No onlooker in 1913 could have predicted that one day the Fed’s most well-advertised duty would be setting interest rates. The bill’s primary purpose was to mobilize reserves, the better to avert a crisis, and to modernize the banking system. Its emphasis was on
the mechanics of how the Reserve Banks
would provide liquidity to banks—that is, by purchasing their short-term loans. However, an intriguing clause stated that interest rates should be adjusted “
with a view to accommodating
the commerce of the country and promoting a stable price level.” Buried in that phrase was the suggestion of what became, through a subsequent act of Congress, the Fed’s dual mandate—promoting growth and minimizing inflation.

Glass imagined that since the banks
had (mostly) prevailed and since Bryan, too, had been placated, both his left and his right flank were covered. In fact, neither of them was. Harmony with the banks was shattered first. At the White House, Glass had understood the bankers to promise unwavering support. The bankers, actually, left Washington supportive of the bill in general, but still determined to fight for improvements. After conferring with colleagues, they realized that much of the industry was still opposed. Country banks found the requirement that they subscribe to stock in their local Reserve Bank too onerous. Chicago was terrified of losing deposits and
wanted even more modifications to the reserves clause. Wall Street was exceedingly hostile to federal control.
Warburg, summering
in the Swiss alpine village of Sils-Maria, finally got hold of a copy of the bill and, though satisfied with most of its provisions, was horrified by the concessions to Bryan. He cabled House, “Is there anything I can do in the currency situation? It looks to me as if they were bungling it most terribly.”
*
One by one, the Aldrich crowd was roused into resistance.
Davison begged Aldrich
to meet and plan a counterstrategy. Andrew penned a damning review of the bill,
calling it “Bryanized
.”

The ABA was also critical
, although some of its members were willing to bargain for half a loaf. Reynolds and Wade expected to support the bill, but wanted to see improvements first. Forgan, the closest that Chicago had to a J. P. Morgan, was simply opposed. At sixty-one, Forgan was older than other ABA leaders and, with his wide sideburns and handlebar mustache, considerably more steeped in nineteenth-century traditions.
Forgan distributed to members
of the House Banking Committee a pamphlet asserting that the bill would pose a danger to the country.
The New York Times,
parroting Forgan as well as New York bankers, hyperbolically submitted that the bankers’ objections rendered the bill, in its present form, “
dead and done for
.” As veterans of Gettysburg gathered in Washington to commemorate the fiftieth anniversary of the Civil War battle, the flimsy consensus on banking seemed to be melting in the summer heat.
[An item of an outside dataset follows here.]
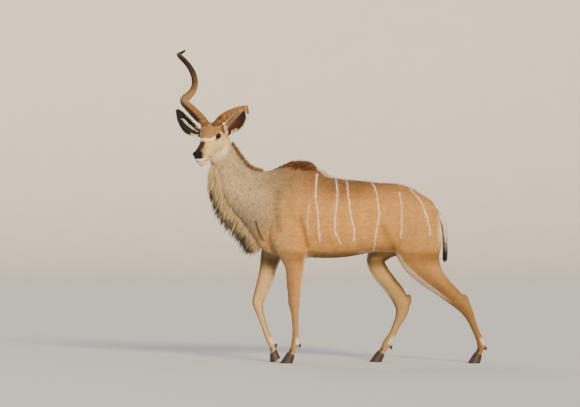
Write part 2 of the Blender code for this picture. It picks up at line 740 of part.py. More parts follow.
def lock(root, along, out, length, width, thick, bend, sides_bend=0.0):
    """A flat tapered lock: it leaves its root and bends towards bend."""
    along, out = unit(along), unit(out)
    rings = []
    point = np.array(root, float)
    heading = along.copy()
    segments = 3
    for i in range(segments + 1):
        share = i / segments
        taper = (1.0, 1.15, 0.95, 0.14)[i]
        across = unit(np.cross(heading, out))
        lift = unit(np.cross(across, heading))
        w, t = width * taper, thick * (1 - 0.72 * share)
        rings.append([point + across * w, point + lift * t, point - across * w, point - lift * t])
        heading = unit(heading + np.array(bend) * (1.0 / segments)
                       + across * sides_bend * math.sin(share * 3.0))
        point = point + heading * length / segments
    return loft("lock", rings)


def hair_core(name, roots, tips, half):
    """The dense hair near the roots: a tapered sheet that ends half way to the tips."""
    rings = []
    for root, tip in zip(np.array(roots), np.array(tips)):
        reach = (tip - root) * CORE_SHARE
        ring = [root + reach * share + np.array([0, half * width, 0])
                for share, width in ((0.0, 1.0), (0.6, 0.8), (1.0, 0.3))]
        ring += [root + reach * share - np.array([0, half * width, 0])
                 for share, width in ((1.0, 0.3), (0.6, 0.8), (0.0, 1.0))]
        rings.append(ring)
    return loft(name, rings)


def locks_over(roots, tips, half, width, bend, seed, both_sides=True):
    """Overlapping locks rooted in the core, to the left and right of it, out to the tips."""
    draw = random.Random(seed)
    made = []
    for i, (root, tip) in enumerate(zip(np.array(roots), np.array(tips))):
        reach = tip - root
        for side in ((-1, 1) if both_sides else (1 - 2 * (i % 2),)):
            start = root + reach * 0.28 + np.array([0, side * half * 0.45, 0])
            heading = unit(reach) + np.array([draw.uniform(-0.1, 0.1), side * 0.10,
                                              draw.uniform(-0.1, 0.1)])
            length = np.linalg.norm(reach) * 0.72 * draw.uniform(0.88, 1.14)
            made.append(lock(start, heading, (0.1, side, 0.1), length, width * draw.uniform(0.9, 1.1),
                             0.0065, bend, draw.uniform(-0.12, 0.12)))
    return made


THROAT = [
    # x, y, z of the hanging fringe's roots, then the length of hair
    (-0.822, -0.095, 1.350, 0.050),
    (-0.800, -0.060, 1.262, 0.085),
    (-0.765, -0.025, 1.170, 0.100),
    (-0.712, -0.008, 1.085, 0.115),
    (-0.640, 0.000, 1.010, 0.125),
    (-0.575, 0.000, 0.945, 0.130),
    (-0.535, 0.000, 0.885, 0.125),
    (-0.510, 0.000, 0.840, 0.095),
]


def throat_fringe():
    """Long hair that hangs from the throat to the brisket."""
    rows = smooth_rows(THROAT, 2)
    roots = rows[:, :3] + np.array([0.035, 0.0, 0.030])
    tips = rows[:, :3] + rows[:, 3:] * unit((-0.62, 0.0, -0.78))
    return [hair_core("throat_core", roots, tips, 0.022),
            *locks_over(roots, tips, 0.022, 0.026, (0.35, 0.0, -0.55), 11)]


CREST = [
    # withers mane: x, z of the root line, hair length
    (-0.400, 1.350, 0.010), (-0.375, 1.352, 0.040), (-0.320, 1.366, 0.068), (-0.260, 1.368, 0.086),
    (-0.200, 1.362, 0.084), (-0.145, 1.345, 0.064), (-0.095, 1.325, 0.048),
    (-0.030, 1.298, 0.030), (0.050, 1.284, 0.012),
]


def crest():
    """The mane on the withers, brushed back, thinning along the spine."""
    rows = smooth_rows(CREST, 2)
    roots = [(x, 0.0, z - 0.030) for x, z, long in rows]
    tips = [(x + long * 0.7, 0.0, z + long * 0.62) for x, z, long in rows]
    return [hair_core("crest_core", roots, tips, 0.020),
            *locks_over(roots[1:-1], tips[1:-1], 0.020, 0.024, (0.60, 0.0, -0.35), 23, False)]


NAPE = [
    # short mane down the back of the neck: x, y, z, hair length
    (-0.690, -0.010, 1.530, 0.030), (-0.655, -0.012, 1.470, 0.034), (-0.620, -0.008, 1.418, 0.036),
    (-0.580, -0.002, 1.374, 0.036), (-0.530, 0.0, 1.346, 0.034), (-0.480, 0.0, 1.336, 0.030),
]


def nape_mane():
    """Short upright hair along the nape."""
    rows = smooth_rows(NAPE, 2)
    slope = np.gradient(rows[:, :3], axis=0)
    out = np.array([unit(np.cross(step, (0, -1, 0))) for step in slope])
    out *= np.sign(out[:, 2:])
    roots, tips = rows[:, :3] - out * 0.025, rows[:, :3] + out * rows[:, 3:] * 0.7 + slope * 0.35
    return [hair_core("nape_core", roots, tips, 0.015),
            *locks_over(roots, tips, 0.015, 0.021, (0.45, 0.0, -0.45), 31, False)]


TAIL = [
    # x, z, half size fore and aft, half size across
    (0.715, 1.070, 0.016, 0.024), (0.752, 1.052, 0.018, 0.027), (0.782, 1.010, 0.016, 0.028),
    (0.800, 0.950, 0.014, 0.026), (0.806, 0.890, 0.012, 0.022), (0.806, 0.840, 0.010, 0.018),
    (0.804, 0.800, 0.007, 0.010),
]


def tail_root(grow=0.0, end=3):
    rows = [(x, 0.0, z, a + grow, b + grow) for x, z, a, b in TAIL[:end]]
    return limb("tail_root", rows, 3, 12)


def tail():
    """The hanging tail with a hairy fringe and a tuft at its tip."""
    rows = [(x, 0.0, z, a, b) for x, z, a, b in TAIL]
    made = limb("tail", rows, 3, 12)
    draw = random.Random(47)
    locks = []
    for x, z, long in ((0.806, 0.885, 0.085), (0.806, 0.850, 0.100), (0.805, 0.820, 0.110)):
        for across in (-0.012, 0.012):
            heading = (0.10 + draw.uniform(-0.08, 0.08), across * 12, -1.0)
            locks.append(lock((x, across * 0.5, z + 0.010), heading, (1, across * 20, 0.1), long,
                              draw.uniform(0.011, 0.015), 0.0055, (-0.05, 0, -0.3)))
    locks.append(lock((0.805, 0, 0.830), (0.03, 0, -1), (1, 0, 0), 0.125, 0.013, 0.006, (0, 0, -0.3)))
    boolean(made, "UNION", locks)
    made.data.materials.clear()
    made.data.materials.append(material("tail"))
    return made


# Cuts in the head

def mouth_cutter(side):
    """A thin curved wedge along one side's mouth line."""
    rows = [
        # along, across, height in the head's frame
        (0.244, -0.010, -0.056), (0.234, 0.020, -0.059), (0.210, 0.046, -0.070),
        (0.184, 0.050, -0.082), (0.156, 0.053, -0.091), (0.124, 0.055, -0.096),
    ]
    verts = []
    for i, (x, y, z) in enumerate(rows):
        half = 0.0024 if i < 5 else 0.0008
        inner = max(0.0, abs(y) - 0.019) if y > 0 else -0.006
        verts += [in_head(x, side * y, z + half), in_head(x, side * y, z - half),
                  in_head(x - 0.012, side * inner, z)]
    faces = []
    for i in range(len(rows) - 1):
        for j in range(3):
            k = (j + 1) % 3
            faces.append((i * 3 + j, i * 3 + k, i * 3 + 3 + k, i * 3 + 3 + j))
    last = (len(rows) - 1) * 3
    faces += [(0, 1, 2), (last, last + 1, last + 2)]
    made = new_object("mouth_line", verts, faces)
    face_out(made)
    return made


def nostril_cutter(side):
    return head_blob("nostril", (0.220, side * 0.027, -0.004), (0.020, 0.0055, 0.0085),
                     (0.80, side * -0.45, -0.25), (0.2, side * 0.5, 1.0), 2)


def build():
    remove(bpy.data.objects)
    legs = [limb(name, rows) for name, rows in LEGS.items()]
    body = fuse("body", [trunk(), limb("upper_neck", UPPER_NECK, 3, 20), *legs, *muscles(),
                         *joints_of_bone(), *skull()], 0.0055, 18, 3500, "coat")
    boolean(body, "UNION", throat_fringe() + nape_mane() + crest())
    face = fuse("face", [limb("upper_neck", UPPER_NECK, 3, 20), trunk(TRUNK[-3:]), *skull()],
                0.0028, 6, 3980, "coat")

    # Head and neck part behind the jaw and the poll
    behind_jaw = in_head(-0.095, 0, -0.120)
    towards_neck = along_head(-0.50, 0, -0.866)
    head = part_by_plane(face, "head", behind_jaw, -towards_neck)
    keep_largest(head)
    rest = part_by_plane(body, "rest", behind_jaw, towards_neck)
    keep_largest(rest)
    remove([face, body])

    # Neck and torso part in front of the shoulders
    neck_base, forwards = (-0.450, 0.0, 1.05), (-1.0, 0.0, -0.06)
    flesh = part_by_plane(rest, "flesh", (0, 0, LEG_CUT_Z), (0, 0, 1))
    lower = part_by_plane(rest, "lower", (0, 0, LEG_CUT_Z), (0, 0, -1))
    remove([rest])
    neck = part_by_plane(flesh, "neck", neck_base, forwards)
    torso = part_by_plane(flesh, "torso", neck_base, -np.array(forwards))
    keep_largest(neck)
    keep_largest(torso)
    remove([flesh])
    knees = {name: rows[8][:3] for name, rows in LEGS.items()}
    for leg in islands(lower, knees):
        foot, axis = hoof(leg.name)
        top = np.array(FEET[leg.name][0])
        shank = part_by_plane(leg, "shank", top, axis, GAP)
        keep_largest(shank)
        name = leg.name
        remove([leg])
        shank.name = shank.data.name = name

    # Horns, ears, eyes and tail sit in pockets of their own shape
    seated = [*horns(), *ears()]
    eye("eye_left", 1)
    eye("eye_right", -1)
    pockets = [fattened(item, 3 * GAP) for item in seated]
    for side in (1, -1):
        pockets.append(eye("pocket", side, GAP))
        pockets.append(mouth_cutter(side))
        pockets.append(nostril_cutter(side))
    for pocket in pockets:
        boolean(head, "DIFFERENCE", [pocket])
    boolean(torso, "DIFFERENCE", [tail_root(GAP)])
    tail()

    for item in bpy.data.objects:
        item.data.transform(Matrix.Translation((-BODY_CENTRE[0], -BODY_CENTRE[1], 0.0)))
        item.data.shade_smooth()


build()
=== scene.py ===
"""A greater kudu bull, life size: its skin, coat, horns, ears, eyes and hooves.

The skin is built over the same rows of sizes as the solids, a coat's depth
inside them, and the coat is solid tufts that grow from it. Shapes are worked
out in the animal's own frame and moved into the frame of the solids at the end.
"""

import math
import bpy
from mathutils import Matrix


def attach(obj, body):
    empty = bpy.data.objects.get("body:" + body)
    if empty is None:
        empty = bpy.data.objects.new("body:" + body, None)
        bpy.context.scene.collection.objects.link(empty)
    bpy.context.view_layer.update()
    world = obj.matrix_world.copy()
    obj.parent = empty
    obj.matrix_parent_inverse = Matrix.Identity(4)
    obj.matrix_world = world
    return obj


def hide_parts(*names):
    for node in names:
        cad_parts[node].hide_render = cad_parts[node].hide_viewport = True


bl_info = {
    "name": "Greater kudu bull",
    "version": (1, 0, 0),
    "blender": (4, 5, 0),
    "location": "3D View > Sidebar > Kudu",
    "description": "Dresses the solid kudu with skin, coat, horns, ears, eyes and hooves",
    "category": "Object",
}

import bmesh
import bpy
import numpy as np
from mathutils import Matrix, Vector
from mathutils.bvhtree import BVHTree

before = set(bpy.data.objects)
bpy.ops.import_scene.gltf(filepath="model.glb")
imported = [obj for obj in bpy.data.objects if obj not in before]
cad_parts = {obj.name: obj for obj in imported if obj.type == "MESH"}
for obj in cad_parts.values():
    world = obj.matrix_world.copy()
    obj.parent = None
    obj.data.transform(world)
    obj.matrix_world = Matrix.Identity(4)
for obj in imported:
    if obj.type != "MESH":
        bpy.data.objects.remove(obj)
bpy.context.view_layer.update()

# Places that the solids share
BODY_CENTRE = np.array((0.002, 0.111, 0.0))
HEAD_CENTRE = np.array((-0.828, -0.170, 1.577))
HEAD_YAW = math.radians(31.0)
HEAD_PITCH = math.radians(35.0)
EYE_SPREAD = 0.067
EYE_RADIUS = 0.0185
HORN_BASE = (-0.055, 0.044, 0.062)
HORN_RISE = 0.590
HORN_LEAN = math.radians(38.0)
LEFT_DROOP = math.radians(20.0)
HORN_SPREAD = 0.280
HORN_FLARE = 0.200
HORN_TURN = math.radians(583.0)
HORN_PHASE = math.radians(-55.0)
HORN_COIL = 0.060
HORN_THICK = 0.030
HORN_BEND = 0.06
HORN_TIP = 0.985                # share in which the tip begins to round off
HORN_ROOT = 0.030
BROKEN_AT = 0.187
EAR_LENGTH = 0.300
HOOF_LONG, HOOF_WIDE = 0.044, 0.029     # half sizes at the sole
CORONET_LONG, CORONET_WIDE = 0.029, 0.026
PHOTO_WIDE = 580                # pixels across the photograph
PHOTO_MIDDLE = (-0.2775, 0.0, 1.1095)   # the place that the photograph's centre shows
BOTH_SIDES = (-1, 1)
FULL_TURN = 2 * math.pi
LOCK_STATIONS = 6               # places along a long lock, root and tip included
LOCK_RIDGE = 0.30               # how far a lock's ridge stands up, in half widths
FUR_RIDGE = 0.35
PIECE_TUFTS = 18500             # tufts in one piece of the coat, under 200,000 triangles
STRIPE_EDGE = (60, 21)          # grain and seed of the wander at a stripe's edges
EAR_ROUND = 25                  # places across one face of an ear
HORN_ROUND = 32                 # places round a horn

FLESH = ("head", "neck", "torso", "tail", "leg_fore_left", "leg_fore_right",
         "leg_hind_left", "leg_hind_right")


# Small tools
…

Glass, who had mightily extended himself
for the bankers, was livid. He regarded the bankers’ renewed demands as a renunciation of their “agreement.” Abruptly, he decided that his banker allies could not be trusted and shifted into what Willis was to describe as a state of “warfare.” Glass withdrew his offer to compromise and reinstated language making it compulsory that banks pull their reserves from
banks in the cities and park them, more securely, in the Federal Reserve banks, with a portion kept in their own vaults. Even if he had acted in pique, it was a sensible move that resurrected the bill’s essential purpose.